• **Data section**:

BEGIN

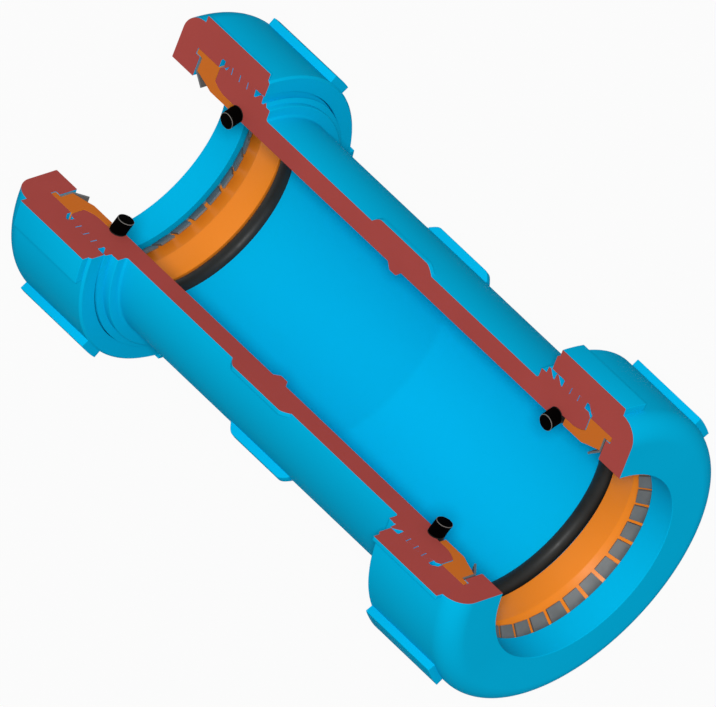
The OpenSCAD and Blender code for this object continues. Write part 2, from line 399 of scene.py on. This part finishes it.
def smooth(piece, degrees=32):
    """Shades a piece smooth, apart from its sharp edges."""
    piece.data.shade_smooth()
    piece.data.set_sharp_from_angle(angle=math.radians(degrees))
    return piece


# Geometry nodes

def new_tree(name, sockets):
    """A tree with a geometry input and output and named inputs, each with its kind and default."""
    tree = bpy.data.node_groups.new(name, "GeometryNodeTree")
    face = tree.interface
    face.new_socket("Geometry", in_out="OUTPUT", socket_type="NodeSocketGeometry")
    face.new_socket("Geometry", in_out="INPUT", socket_type="NodeSocketGeometry")
    for label, kind, default in sockets:
        socket = face.new_socket(label, in_out="INPUT", socket_type="NodeSocket" + kind)
        if default is not None:
            socket.default_value = default
    return tree


def add_node(tree, kind, values):
    """A new node with the given values on its inputs."""
    made = tree.nodes.new(kind)
    for socket, value in values.items():
        made.inputs[socket].default_value = value
    return made


def link(tree, links):
    """Links outputs of nodes to inputs of other nodes."""
    for source, output, target, socket in links:
        tree.links.new(source.outputs[output], target.inputs[socket])


def copies_round_axis():
    """A tree that repeats a shape round the axis, welds the copies that touch and gives them a finish."""
    name = "copies round the axis"
    if name in bpy.data.node_groups:
        return bpy.data.node_groups[name]
    tree = new_tree(name, (
        ("Count", "Int", PLACES),
        ("First angle", "Float", math.radians(LEFT_FROM)),
        ("Step", "Float", math.radians(SPACING)),
        ("Axis height", "Float", AXIS_HEIGHT),
        ("Material", "Material", None),
    ))
    make = tree.nodes.new
    given = make("NodeGroupInput")
    result = make("NodeGroupOutput")
    index = make("GeometryNodeInputIndex")
    turn = make("ShaderNodeMath")
    turn.operation = "MULTIPLY_ADD"
    rotation = make("ShaderNodeCombineXYZ")
    centre = make("ShaderNodeCombineXYZ")
    points = make("GeometryNodePoints")
    place = make("GeometryNodeInstanceOnPoints")
    realize = make("GeometryNodeRealizeInstances")
    weld = add_node(tree, "GeometryNodeMergeByDistance", {"Distance": WELD_DISTANCE})
    coat = make("GeometryNodeSetMaterial")
    link(tree, (
        (index, "Index", turn, 0), (given, "Step", turn, 1), (given, "First angle", turn, 2),
        (turn, 0, rotation, "X"), (given, "Axis height", centre, "Z"),
        (given, "Count", points, "Count"), (centre, 0, points, "Position"),
        (points, 0, place, "Points"), (given, "Geometry", place, "Instance"),
        (rotation, 0, place, "Rotation"), (place, 0, realize, 0), (realize, 0, weld, "Geometry"),
        (weld, 0, coat, "Geometry"), (given, "Material", coat, "Material"), (coat, 0, result, 0)))
    return tree


def cord_round_axis():
    """A tree that bends a round cord round the axis."""
    name = "cord round the axis"
    if name in bpy.data.node_groups:
        return bpy.data.node_groups[name]
    tree = new_tree(name, (
        ("Ring radius", "Float", 0.03),
        ("Cord radius", "Float", 0.0025),
        ("Start", "Float", 0.0),
        ("Sweep", "Float", 5.0),
        ("Place", "Vector", None),
        ("Material", "Material", None),
    ))
    across_axis = (math.radians(90), 0, math.radians(90))
    make = tree.nodes.new
    given = make("NodeGroupInput")
    result = make("NodeGroupOutput")
    path = add_node(tree, "GeometryNodeCurveArc", {"Resolution": 220})
    profile = add_node(tree, "GeometryNodeCurvePrimitiveCircle", {"Resolution": 48})
    cord = add_node(tree, "GeometryNodeCurveToMesh", {"Fill Caps": True})
    stand = add_node(tree, "GeometryNodeTransform", {"Rotation": across_axis})
    realize = make("GeometryNodeRealizeInstances")
    coat = make("GeometryNodeSetMaterial")
    link(tree, (
        (given, "Ring radius", path, "Radius"), (given, "Start", path, "Start Angle"),
        (given, "Sweep", path, "Sweep Angle"), (given, "Cord radius", profile, "Radius"),
        (path, 0, cord, "Curve"), (profile, 0, cord, "Profile Curve"),
        (cord, 0, stand, "Geometry"), (given, "Place", stand, "Translation"),
        (stand, 0, realize, 0), (realize, 0, coat, "Geometry"),
        (given, "Material", coat, "Material"), (coat, 0, result, 0)))
    return tree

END

• **Set task**: Exactly repeat the lines above, from the opening line through the one with "# Geometry nodes", and include nothing else.

• **Finished task**:
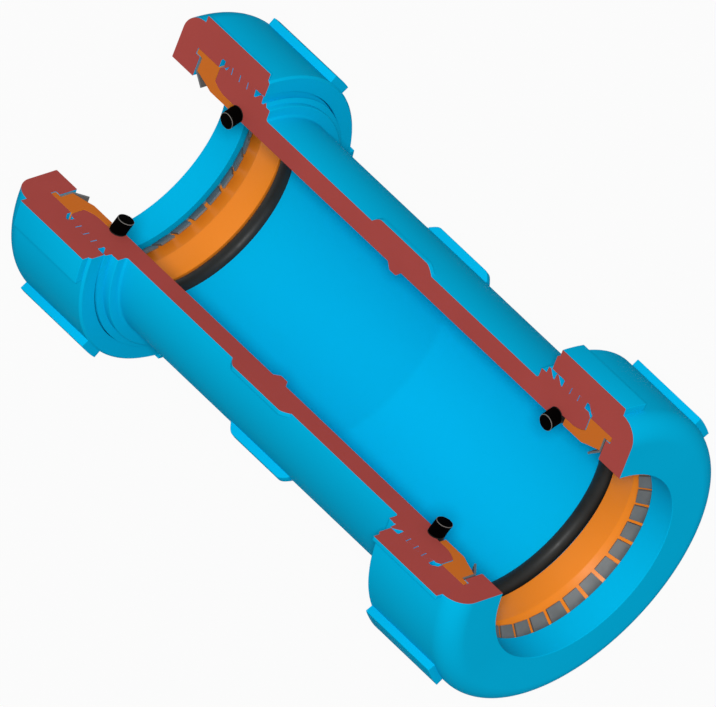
The OpenSCAD and Blender code for this object continues. Write part 2, from line 399 of scene.py on. This part finishes it.
def smooth(piece, degrees=32):
    """Shades a piece smooth, apart from its sharp edges."""
    piece.data.shade_smooth()
    piece.data.set_sharp_from_angle(angle=math.radians(degrees))
    return piece


# Geometry nodes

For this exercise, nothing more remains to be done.